Where to click to find
posts you may have missed

The most recent “update” Blogger recognizes is “Quiet Please,” from February 16th. We all know there’ve been six posts since then, including this one. What I shall do is edit a note into the end of “Quiet Please” about clicking on “Older Posts,” “Home,” and/or “Newer Posts” at the bottom of each post (below the “Comments” section, which remains as lonely as the Maytag repairman), including a screen shot of the relevant area. For good measure, I’ll stick a copy of the screen shot—see how technologically advanced I’m getting?—here, too.
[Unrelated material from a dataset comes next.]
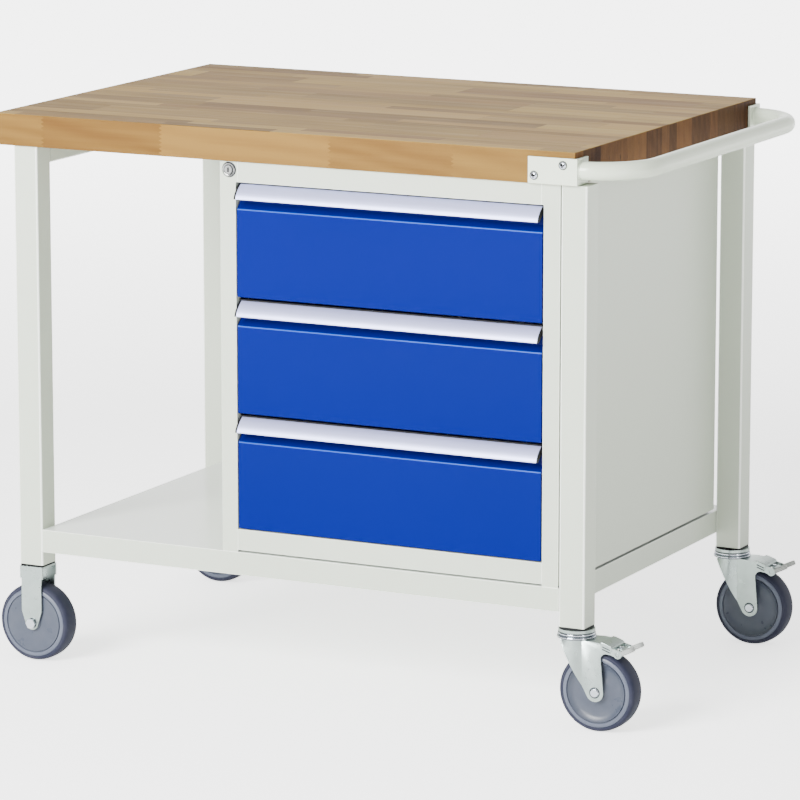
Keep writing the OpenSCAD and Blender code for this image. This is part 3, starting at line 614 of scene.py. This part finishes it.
# ---------------------------------------------------------------- frame, tray and cabinet
def steel_frame():
    for node in SLOT_OF:
        if node.startswith(("leg_front", "leg_rear", "top_rail")):
            # The tube corners get a painted highlight.
            highlight_tube_corners(eased_node(node, FRAME_COAT, 0.0004))
    eased_node("leg_caps", BLACK_PLASTIC_AND_SHADOW, 0.0005)
    for node in ("leg_front_left", "leg_front_right", "leg_rear_left", "leg_rear_right"):
        low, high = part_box(node)
        bm = bmesh.new()
        inset = Vector((0.0015, 0.0015, 0.0))
        block(bm, Vector((low.x, low.y, high.z - 0.0025)) + inset, high - inset - Vector((0.0, 0.0, 0.0002)))
        place_piece(node + "_welded_end", bm, FRAME_COAT, "frame")
    # The tray's bevels get a painted highlight.
    tray = eased_node("shelf_tray", FRAME_COAT, 0.0010, 3, bend_highlight_look=FRAME_BEND_HIGHLIGHT).data
    # The tray's upward faces get the paler coat: painted light.
    tray.materials.append(TRAY_TOP_LIT_COAT)
    for face in tray.polygons:
        if face.normal.z > 0.9:
            face.material_index = len(tray.materials) - 1


def cabinet():
    for node in SLOT_OF:
        if node.startswith("cabinet"):
            # The cabinet's bevels get a painted highlight.
            eased_node(node, FRAME_COAT, 0.0007, bend_highlight_look=FRAME_BEND_HIGHLIGHT)
    for node in ("runner_posts", "runner_outer_members"):
        eased_node(node, ZINC_METAL, 0.0003)


# ---------------------------------------------------------------- drawers
RECESS_HEIGHT = 0.0405
RECESS_DEPTH = 0.010
GRIP_SHEET = 0.0016
GRIP_SWEEP = 0.0185
LIP_DEPTH = 0.0030
CAP_MARGIN = 0.0006
CAP_OVERLAP = 0.0014
# Height of the black strip that paints the shadow in the gap above the grip.
GAP_SHADOW_HEIGHT = 0.0018


def drawer_front(n):
    """A folded front panel: flat face, a paler blue crease as a painted highlight, and a finger recess below
    the grip that is painted darker as shade, along with the panel's side faces.
    """
    node = f"drawer_front_{n}"
    low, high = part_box(node)
    crease = high.z - RECESS_HEIGHT
    corners = [(low.y, low.z), (low.y, crease), (low.y + RECESS_DEPTH, crease + RECESS_DEPTH),
               (low.y + RECESS_DEPTH, high.z), (high.y, high.z), (high.y, low.z)]
    bm = bmesh.new()
    prism(bm, rounded_section(corners, 0.0014, 5), low.x, high.x)
    for face in bm.faces:
        face.normal_update()
        middle = face.calc_center_median()
        on_crease = abs(middle.z - crease) < 0.0015 and middle.y < low.y + 0.0015 and abs(face.normal.x) < 0.5
        # The small faces along the crease get the painted highlight.
        if on_crease and face.calc_area() < 0.005:
            face.material_index = 1
        # The recess above the crease and the side faces get painted shade.
        elif middle.z > crease or abs(face.normal.x) > 0.5:
            face.material_index = 2
    looks = [BLUE_COAT, BLUE_BEND_HIGHLIGHT, RECESS_SHADE_COAT]
    piece = place_piece(f"front_panel_{n}", bm, looks, f"drawer_{n}", 60.0)
    ease_edges(piece, 0.0005, 2, 60.0)
    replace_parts(piece, node)


def grip_face(node, margin=0.0, steps=18):
    """The grip's outer curve as (y, z), from the top of the drawer front out and down to its lip."""
    low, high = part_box(node)
    top, height = high.z - 0.0002, high.z - low.z - 0.0004
    curve = []
    for k in range(steps + 1):
        t = k / steps
        curve.append((low.y + GRIP_SWEEP * (1 - t) ** 1.7 - margin, top - height * t))
    return curve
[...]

            Not to belabor the point (too much), clicking on “Older” takes you to posts made before the one you’re looking at; “Newer” gets you to the one made immediately after the post you’re looking at, which Tim recommends as the best option; and “Home” sends you to the most recent posting.

Serenity and Love

            Be that as it may. I am serenely Zen and above the whole foofarah. I would just like you to know I’ll keep writing as long as you keep reading… even though I have to rely on checking the Stats tab about readership, since the vast majority of you insist on refusing to type in comments.

            Sorry. Slipped out of Zen mode there for a second. Ommmmmmm.

            Thanks for dropping by. Ommmmmmm.